Posted by: Carmen Hernandez | Apr 5, 2013 11:12:50 AM

Carmen Hernandez --

The question posed in the very first line of the excerpt is "So why did Mr. Gupta do it?”

My answer is greed.

Do you have evidence that Gupta did it ("it" being some zillion dollar swindle) for some OTHER reason? What would that be? Dire financial need? Romantic entanglements? Addictions? What?

It's mind-boggling that, when these tycoons get caught with their hand in the cookie jar, they overnight transform themselves (with the help of expert defense counsel like you) from a person living like a king to a desperate, woebegotten victim.

Far out!

Personally, there were times when money was tight, and I've had my share of "romantic entanglements," but, oddly, I've lived my entire life without swindling people out of their savings in order to make sure I never ran low on smack.

This is not because I'm a saint. It's because I'm a normal person. Maybe Mr. Gupta could have troubled himself................

Posted by: Bill Otis | Apr 5, 2013 11:52:08 AM

And the reason the judges ask the question in these particular cases is that they (the judges) see a lot more of themselves in white collar defendants and so want to understand how their own social norms came to be violated by people seen as being of similar social class. And seen through that light I would say any searching quest for such an answer is entirely inappropriate.

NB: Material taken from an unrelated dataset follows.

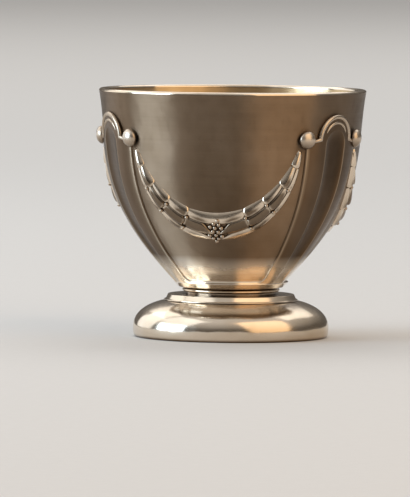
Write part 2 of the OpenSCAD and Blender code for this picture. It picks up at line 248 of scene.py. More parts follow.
def lathe(shape, outline, segments, slot_of=None):
    """Revolves a closed outline of (radius, height) about Z. Points on the axis are poles."""
    outline = np.asarray(outline, float)
    index, verts = [], []
    a = np.arange(segments) * 2 * math.pi / segments
    count = 0
    for r, z in outline:
        if r < ON_AXIS:
            ring = np.array([[0, 0, z]])
        else:
            ring = np.stack([r * np.sin(a), -r * np.cos(a), np.full(segments, z)], axis=1)
        index.append(np.arange(len(ring)) + count)
        verts.append(ring)
        count += len(ring)
    groups = {}
    n = len(outline)
    for i in range(n):
        lo, hi = index[i], index[(i + 1) % n]
        if len(lo) == 1 and len(hi) == 1:
            continue
        slot = slot_of(i) if slot_of else 0
        faces = groups.setdefault(slot, [])
        for k in range(segments):
            m = (k + 1) % segments
            if len(lo) == 1:
                faces.append((lo[0], hi[m], hi[k]))
            elif len(hi) == 1:
                faces.append((lo[k], lo[m], hi[0]))
            else:
                faces.append((lo[k], lo[m], hi[m], hi[k]))
    base = shape.count
    shape.add(np.concatenate(verts), [])
    for slot, faces in groups.items():
        shape.faces += [tuple(int(i) + base for i in f) for f in faces]
        shape.slots += [slot] * len(faces)


def rounded(outline, radius, steps=4, only=None, limit=20.0):
    """Rounds the corners of a closed outline that turn by more than limit degrees."""
    pts = [np.asarray(p, float) for p in outline]
    out = []
    n = len(pts)
    for i, p in enumerate(pts):
        a, b = pts[i - 1] - p, pts[(i + 1) % n] - p
        la, lb = np.linalg.norm(a), np.linalg.norm(b)
        turn = math.degrees(math.acos(max(-1, min(1, -(a @ b) / (la * lb)))))
        if turn < limit or p[0] < ON_AXIS or (only is not None and not only(p)):
            out.append(p)
            continue
        cut = radius * math.tan(math.radians(turn / 2))
        cut = min(cut, CORNER_SHARE * la, CORNER_SHARE * lb)
        start, end = p + a / la * cut, p + b / lb * cut
        out += [quadratic(start, p, end, k / steps) for k in range(steps + 1)]
    return out


def grid_faces(rows, cols, base=0, flip=False):
    """Four-sided faces between the vertices of a grid, the first of which is base."""
    out = []
    for i in range(rows - 1):
        for j in range(cols - 1):
            a = base + i * cols + j
            f = (a, a + 1, a + cols + 1, a + cols)
            out.append(f[::-1] if flip else f)
    return out


def pad(shape, angle, z, lift, slot=0, sharp=(), light_and_wear=None, mirrored=False):
    """A closed body on the wall, from a grid of angles, heights and lifts.

    Rows run along the piece and columns to the right, seen from outside, or to the left
    where mirrored."""
    front, back = on_wall(angle, z, lift), on_wall(angle, z, BACK_LIFT)
    rows, cols = front.shape[:2]
    n = rows * cols
    faces = grid_faces(rows, cols) + grid_faces(rows, cols, n, True)
    for j in range(cols - 1):
        faces.append((j + 1, j, n + j, n + j + 1))
        a = (rows - 1) * cols + j
        faces.append((a, a + 1, n + a + 1, n + a))
    for i in range(rows - 1):
        a = i * cols
        faces.append((a, a + cols, n + a + cols, n + a))
        b = i * cols + cols - 1
        faces.append((b + cols, b, n + b, n + b + cols))
    if mirrored:
        faces = [f[::-1] for f in faces]
    if light_and_wear is not None:
        light_and_wear = np.concatenate([np.ravel(light_and_wear), np.zeros(n)])
    points = np.concatenate([front.reshape(-1, 3), back.reshape(-1, 3)])
    shape.add(points, faces, slot, sharp, light_and_wear)


CAP_RINGS = 4
LEAST_R = 1e-3  # keeps the first and last ring of a tube from closing to a point


def tube(shape, path, radii, sides, slot):
    """A round bar along a path of 3D points, with a radius at each, and rounded ends."""
    path = np.asarray(path, float)
    radii = np.asarray(radii, float)
    d = unit(np.gradient(path, axis=0))
    outwards = unit(path * np.array([1, 1, 0]))
    side = unit(np.cross(d, outwards))
    up = np.cross(side, d)

    def cap_ring(i, way, k):
        a = 0.5 * math.pi * k / CAP_RINGS
        centre = path[i] + way * d[i] * radii[i] * math.cos(a)
        return i, centre, max(radii[i] * math.sin(a), LEAST_R)

    rings = [cap_ring(0, -1, k) for k in range(CAP_RINGS)]
    rings += [(i, path[i], radii[i]) for i in range(len(path))]
    rings += [cap_ring(-1, 1, k) for k in range(CAP_RINGS)][::-1]
    a = np.arange(sides) * 2 * math.pi / sides
    verts = np.concatenate([
        centre + r * (np.outer(np.cos(a), side[i]) + np.outer(np.sin(a), up[i]))
        for i, centre, r in rings
    ])
    faces = []
    for i in range(len(rings) - 1):
        lo, hi = i * sides, (i + 1) * sides
        for k in range(sides):
            m = (k + 1) % sides
            faces.append((lo + m, lo + k, hi + k, hi + m))
    last = (len(rings) - 1) * sides
    faces.append(tuple(range(sides)))
    faces.append(tuple(last + k for k in range(sides))[::-1])
    shape.add(verts, faces, slot)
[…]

A couple questions on the subject would be fine but not a deep probing for answers.

Posted by: Soronel Haetir | Apr 5, 2013 11:58:21 AM

Soronel --

I saw a lot of sentencings. Asking the defendant why he or she did it was utterly routine.

It was almost always the case that the truthful answer was, "Because I wanted to get money quick without having to work at a lousy job."

And that was the one answer I never, ever heard. This was with almost 20 years of listening.

Posted by: Bill Otis | Apr 5, 2013 12:10:56 PM

The question posed in the very first line of the excerpt is "So why did Mr. Gupta do it?”

My answer is greed.

Do you have evidence that Gupta did it ("it" being some zillion dollar swindle) for some OTHER reason?

Well, the problem with "greed" as an answer for Gupta specifically is that he didn't personally profit from the insider trading in this case, which even the AUSA allowed (http://www.bloomberg.com/news/2012-10-24/rajat-gupta-gets-two-year-sentence-for-insider-trading-1-.html). That's probably a large part of why he is serving two years instead of eleven like Raj Rajaratnam in the same case.

Posted by: dsfan | Apr 5, 2013 2:33:14 PM

dsfan --

No, he didn't put money directly into his own pocket (which he hardly needed to, already being a zillionaire). Instead, he effectively put it into his buddy AND BUSINESS PARTNER'S pocket, as the article you linked makes quite clear:

"While Gupta didn’t personally profit, his tips allowed Rajaratnam to earn millions of dollars, Tarlowe [the AUSA] said."

So I should have said "greed once removed."

BTW, this is what Rakoff, a judge who never saw a white collar defendant he couldn't find SOME excuse for, is reported in your article to have said about Mr. Greed Once Removed:

"The evidence that Gupta passed illegal information about New York-based Goldman Sachs to Rajaratnam, his friend and business partner, 'was not only overwhelming, it was disgusting in its implications,' Rakoff said in court."

Thank you for making my point for me in a manner more refined and precise than I did.

Posted by: Bill Otis | Apr 5, 2013 5:40:00 PM

The law prohibiting insider trading is constitutionally unacceptably vague. One suspects the motive of the prosecution rather than of the defendant. One suspects they are feminist lawyers and male running dogs pursuing the assets of the productive male, sometimes admittedly engaging in sharp business practices. However, no defense lawyer will ever attack the prosecutor for its improper motive.